While they were perplexed about this, suddenly two men in dazzling clothes stood beside them. The women were terrified and bowed their faces to the ground, but the men said to them, “Why do you look for the living among the dead? He is not here, but has risen. Luke 24:4-5
When he had said this, as they were watching, he was lifted up, and a cloud took him out of their sight. While he was going and they were gazing up toward heaven, suddenly two men in white robes stood by them. They said, “Men of Galilee, why do you stand looking up toward heaven? This Jesus, who has been taken up from you into heaven, will come in the same way as you saw him go into heaven. Acts 1:9-11
Every few years a blockbuster film is released and we are inundated by the hysteria caused by it. Long before the release of the film, massive numbers of toys are released to stores and fast food restaurants and the rush to buy Star Wars “collectibles” is on. Today what we call “collectibles” used to be called “souvenirs.”
We human beings have a need to surround ourselves with reminders of where we have been and what we have done. We buy souvenirs, I think, to prove to ourselves and to others that we really were “there” and to impress on ourselves and on others the importance and meaning of the experience we had “then.”
Often we do not fully experience an event because we are trying so hard to preserve it forever. We are trying so hard to remember it, that we forget it all the more easily. Here is an example from my own experience. At the defense of my dissertation at Duke University, Stanley Hauerwas, a professor on my dissertation committee, asked me to reflect on something Noam Chomsky had written. He read a long passage aloud quickly. I did not have a copy of what he was reading before me. While he was reading, I was trying to memorize what he was saying so that I could comment on it when he finished. I remember saying to myself as he read, “remember that, and remember that, and remember that….” When he finished, Dr. Hauerwas said to me: “What do you think about that assessment? I couldn’t remember a thing. I had tried so hard to preserve the memory, that I had remembered nothing. A friend of mine, who faced a similar encounter, a year or so later from the same professor, coolly asked if he could see and read the passage for himself. Why didn’t I think of that?

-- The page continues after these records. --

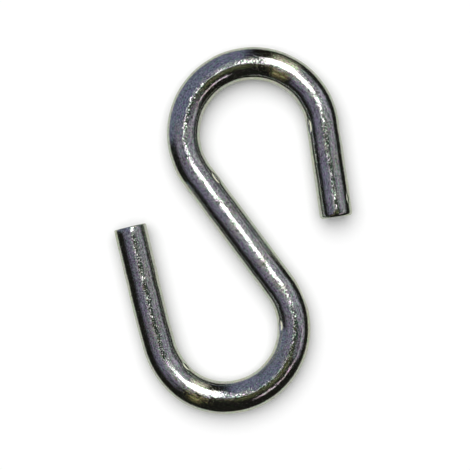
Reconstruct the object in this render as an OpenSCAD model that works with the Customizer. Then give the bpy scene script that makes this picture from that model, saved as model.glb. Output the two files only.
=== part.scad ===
// Wire S hook: one length of round wire, cut square at both ends and bent
// into two opposed hooks on a straight, slanted shank.
// It is described as a wire bender would make it, outwards from the middle of
// the shank: straight shank, upper or lower bend, straight leg.
// The finished hook lies flat on Z = 0 with its bend centres in line along Y.
// The origin is on that plane, in the middle of the hook's length and width.

/* [Wire] */
// Diameter of the round wire
wire_d = 5; // [3:0.1:7]
// Radius of the rounded edge round each cut end
end_edge_r = 0.5; // [0.1:0.1:1.4]

/* [Shank] */
// Straight length between the two bends
shank_len = 21.1; // [12:0.1:60]

/* [Upper hook] */
// Inside radius of the upper bend, where a ring or rail seats
upper_seat_r = 8.1; // [6:0.1:14]
// Angle that the upper bend turns the wire through
upper_turn = 208.23; // [180:0.01:220]
// Straight length of the upper leg, from its bend to its cut end
upper_leg_len = 14.4; // [5:0.1:22]

/* [Lower hook] */
// Inside radius of the lower bend, where a ring or rail seats
lower_seat_r = 8; // [6:0.1:14]
// Angle that the lower bend turns the wire through
lower_turn = 203.23; // [180:0.01:220]
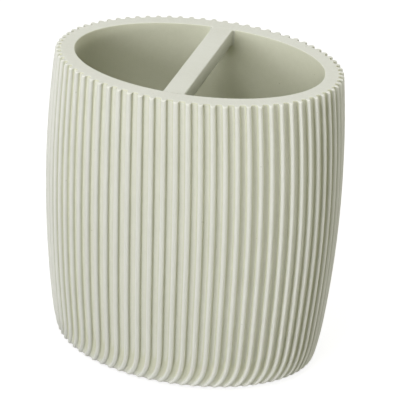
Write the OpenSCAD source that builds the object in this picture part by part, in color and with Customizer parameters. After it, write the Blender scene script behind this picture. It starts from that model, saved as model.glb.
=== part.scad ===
// Oval toothbrush holder with a ribbed outside, a smooth well and a divider bar.
// Lengths are in millimetres. The origin is on the table, under the middle of the
// oval; X runs along the long axis, Y along the bar and Z up.

/* [Body] */
// Width over the ribs where the body is widest
body_w = 102; // [96:0.5:120]
// Depth over the ribs where the body is widest
body_d = 76.7; // [71:0.1:90]
// Height of the ribbed body without its pads
body_h = 106; // [90:0.5:125]
// Height above the body's underside where it is widest
belly_z = 61; // [50:0.5:70]
// How far the wall is drawn in at the rim by the barrel shape
rim_inset = 2.5; // [1:0.1:3.5]
// How far the wall is drawn in at the foot by the barrel shape
foot_inset = 4.3; // [3:0.1:5]
// Height over which the foot of the wall curves in further
foot_curve_h = 14.3; // [10:0.1:20]
// How far that curve goes in
foot_curve_w = 1.1; // [0.5:0.1:1.5]
// Radius of the edge round the underside
foot_edge_r = 1; // [0.5:0.1:1.5]
// Radius that rounds the ribs off at the rim
rim_edge_r = 0.6; // [0.4:0.1:1.5]

/* [Ribs] */
// Number of ribs round the body
rib_count = 75; // [60:1:80]
// Depth of the grooves between the ribs
groove_depth = 1.6; // [0.6:0.1:1.8]
// Depth of the grooves at the underside, where they run out, as a share of that depth
groove_foot_share = 0.4; // [0.1:0.05:1]
// Width of a groove where it opens, as a share of the distance from rib to rib
groove_mouth_share = 0.7; // [0.55:0.01:0.75]
// Width of the flat floor of a groove, as a share of the same distance
groove_floor_share = 0.46; // [0.1:0.01:0.5]
// Height above the underside where the ribs stand upright
upright_z = 38.3; // [30:0.1:45]
// How far the ribs lean round the body between there and the rim
rim_sweep = 2.4; // [0:0.1:4]
// How far the ribs sweep round the body between there and the underside
foot_sweep = 4.7; // [0:0.1:6]

/* [Well] */
// Width of the well at the rim
mouth_w = 84.4; // [78:0.1:86]
// Depth of the well at the rim
mouth_d = 57.4; // [50:0.1:60]
// Width of the well at the underside, where its walls have closed in
well_floor_w = 79; // [70:0.5:80]
// Rounding of the inner edge of the rim
mouth_edge = 0.3; // [0.2:0.1:0.8]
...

When the floor of Cameron Indoor Stadium, that fantastic arena in which many a great Duke Blue Devil basketball player has played, was replaced, fundraisers at Duke University were no fools. They sold off small pieces of the wooden floor to eager fans who wanted a piece of the place— more particularly a piece of the memories of what had happened in that place, and of all the people who may have played on that floor. Buyers now, for a fee, could hold a souvenir of basketball history in their own hands and own it.
Through the souvenir of a place or event, we hope to remind ourselves of who and where we were and to capture a piece of that experience forever. The living flowing blood that surged through our bodies when we experienced an event or a place first hand, is now in the object of the souvenir, a hardened piece of coagulated memory.
Early on Easter morning, a few women drawn from the group of Jesus’ disciples arrived at the tomb where Jesus had been hastily buried on the previous Friday just before the beginning of Passover. They had come at the first opportunity after the end of the Sabbath to anoint and prepare Jesus’ body for burial. Angels (literally “messengers”) of God ask them why they are looking amidst the past for Jesus. “He is not here, but has risen,” the angels remind the women.
After his crucifixion, the disciples fled Jerusalem, where their Lord had been crucified, and returned to the safety of the Galilean countryside. There they resumed fishing and their several occupations. At Jesus’ ascension into the heavens, the disciples are told to return to Jerusalem, a place of uncertain risk and danger, and to wait for their mutual empowerment by the Holy Spirit. Then they are to proclaim the good news of what God had done in Jesus to “the ends of the earth.”
At the tomb and at his Ascension, the attention of the disciples was fixed on what Jesus had already done and on the places where they had known him. The task of the angels, God’s messengers, was to move the attention of the disciples from the past on to what they must now do in the present. Only when this was accomplished, could they continue the ministry that Jesus had begun, but now in places the historical Jesus had never been.
The disciples easily could have held on to the places in which Jesus had done this or that, or to objects Jesus had touched or held. In other words, they could have remained in Galilee. To be faithful to the ministry to which Jesus had called them, they had to give up the “souvenirs” which might have held them to the past and its demands, and move towards Jerusalem. If they had held on to the past, they would have missed new opportunities for lively mission and ministry.
Think of the ways in your life in which you may be holding on to the souvenirs of the past. Would you be willing, if God called you in a similar manner to move from the safety of Galilee to the risky and uncertain Jerusalem, knowing that there you would be empowered and your life renewed and restored by God’s holy and life-giving spirit? God’s promise to us is that we can let go of everything from the past that hinders us and that God will renew, reform, and restore us by the power of the Holy Spirit. What would it take for you to step forward in faith?